*WHAT IS NEEDED:* Exactly reproduce the lines that follow.

*SUPPLIED MATERIAL:*
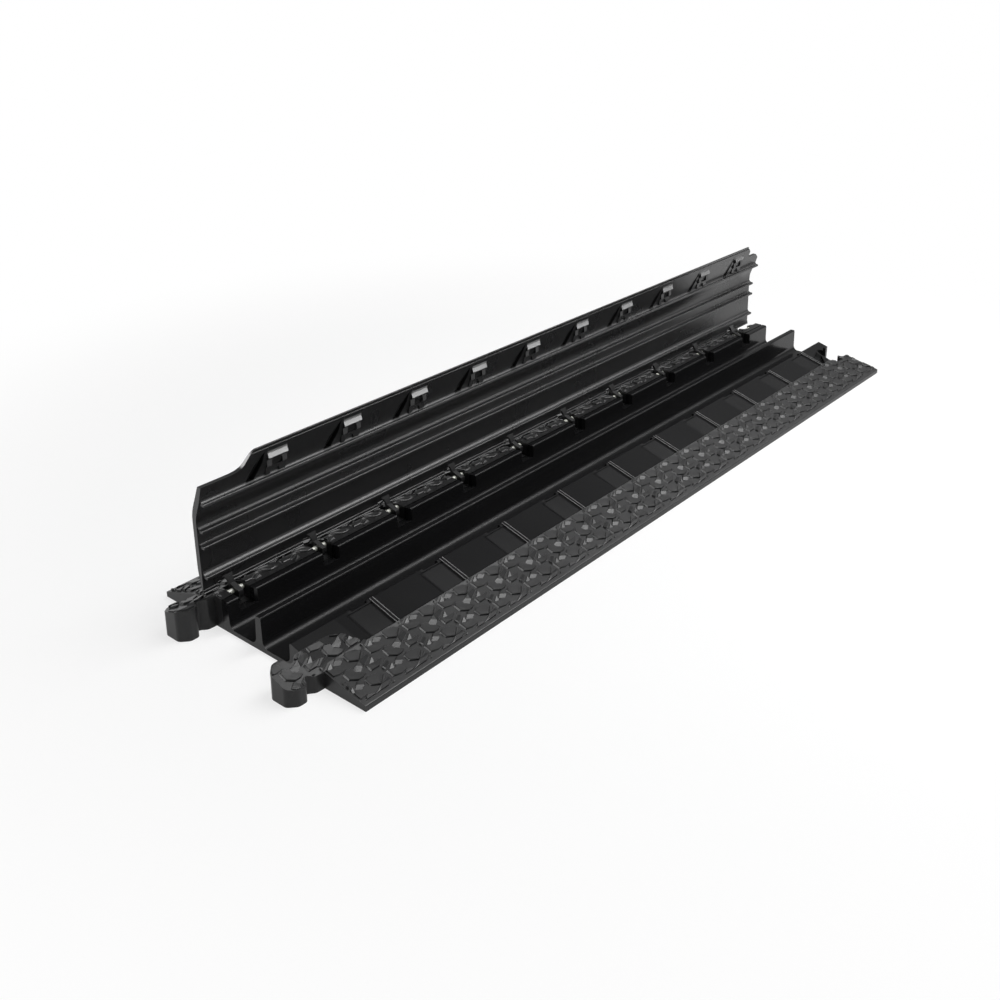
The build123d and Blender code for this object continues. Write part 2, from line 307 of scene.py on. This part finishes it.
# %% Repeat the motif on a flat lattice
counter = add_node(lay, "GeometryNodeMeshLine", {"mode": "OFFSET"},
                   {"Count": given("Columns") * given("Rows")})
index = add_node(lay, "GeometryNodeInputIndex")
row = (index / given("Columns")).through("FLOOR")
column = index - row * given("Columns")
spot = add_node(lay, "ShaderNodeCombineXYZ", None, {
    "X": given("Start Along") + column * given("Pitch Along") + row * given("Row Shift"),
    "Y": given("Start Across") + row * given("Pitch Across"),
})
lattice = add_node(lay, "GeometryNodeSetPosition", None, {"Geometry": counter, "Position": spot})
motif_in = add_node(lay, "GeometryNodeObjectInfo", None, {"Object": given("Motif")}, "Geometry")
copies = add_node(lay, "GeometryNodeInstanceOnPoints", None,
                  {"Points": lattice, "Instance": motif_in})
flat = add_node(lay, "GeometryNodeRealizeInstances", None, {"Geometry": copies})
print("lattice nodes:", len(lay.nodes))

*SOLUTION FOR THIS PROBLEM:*
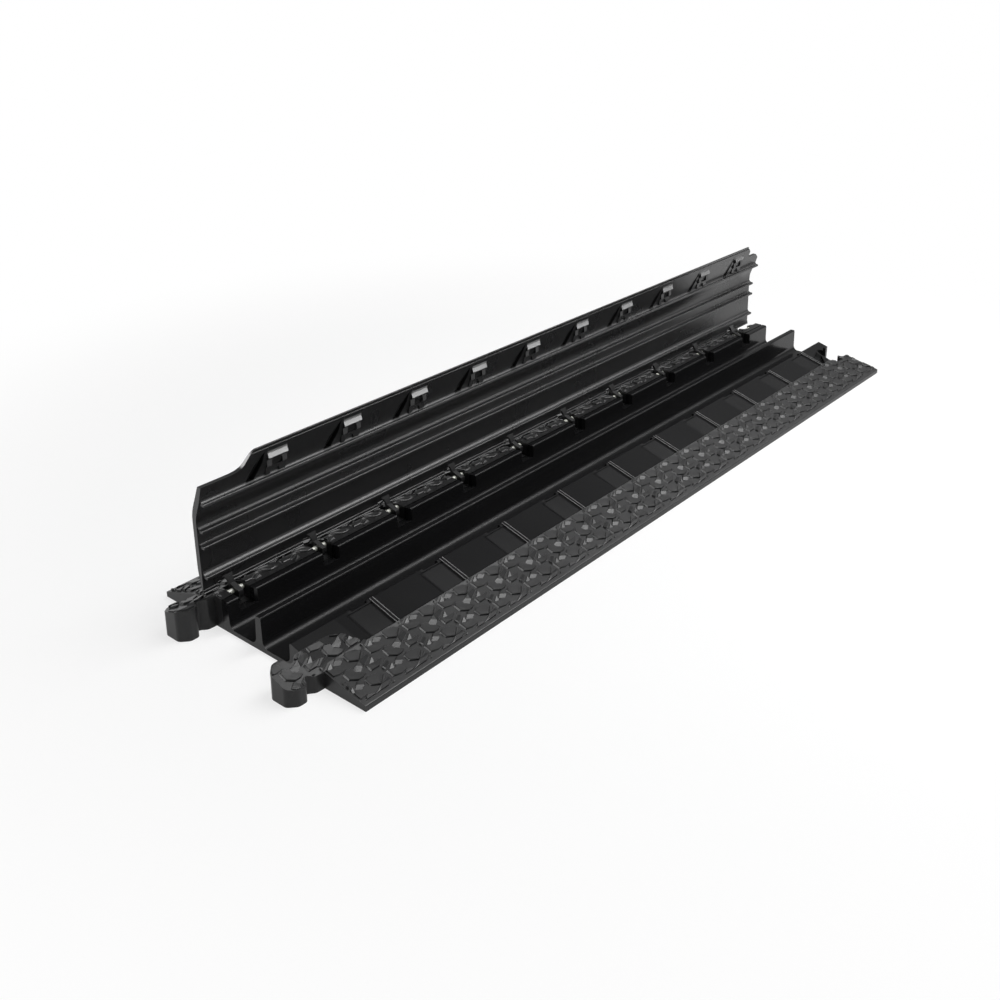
The build123d and Blender code for this object continues. Write part 2, from line 307 of scene.py on. This part finishes it.
# %% Repeat the motif on a flat lattice
counter = add_node(lay, "GeometryNodeMeshLine", {"mode": "OFFSET"},
                   {"Count": given("Columns") * given("Rows")})
index = add_node(lay, "GeometryNodeInputIndex")
row = (index / given("Columns")).through("FLOOR")
column = index - row * given("Columns")
spot = add_node(lay, "ShaderNodeCombineXYZ", None, {
    "X": given("Start Along") + column * given("Pitch Along") + row * given("Row Shift"),
    "Y": given("Start Across") + row * given("Pitch Across"),
})
lattice = add_node(lay, "GeometryNodeSetPosition", None, {"Geometry": counter, "Position": spot})
motif_in = add_node(lay, "GeometryNodeObjectInfo", None, {"Object": given("Motif")}, "Geometry")
copies = add_node(lay, "GeometryNodeInstanceOnPoints", None,
                  {"Points": lattice, "Instance": motif_in})
flat = add_node(lay, "GeometryNodeRealizeInstances", None, {"Geometry": copies})
print("lattice nodes:", len(lay.nodes))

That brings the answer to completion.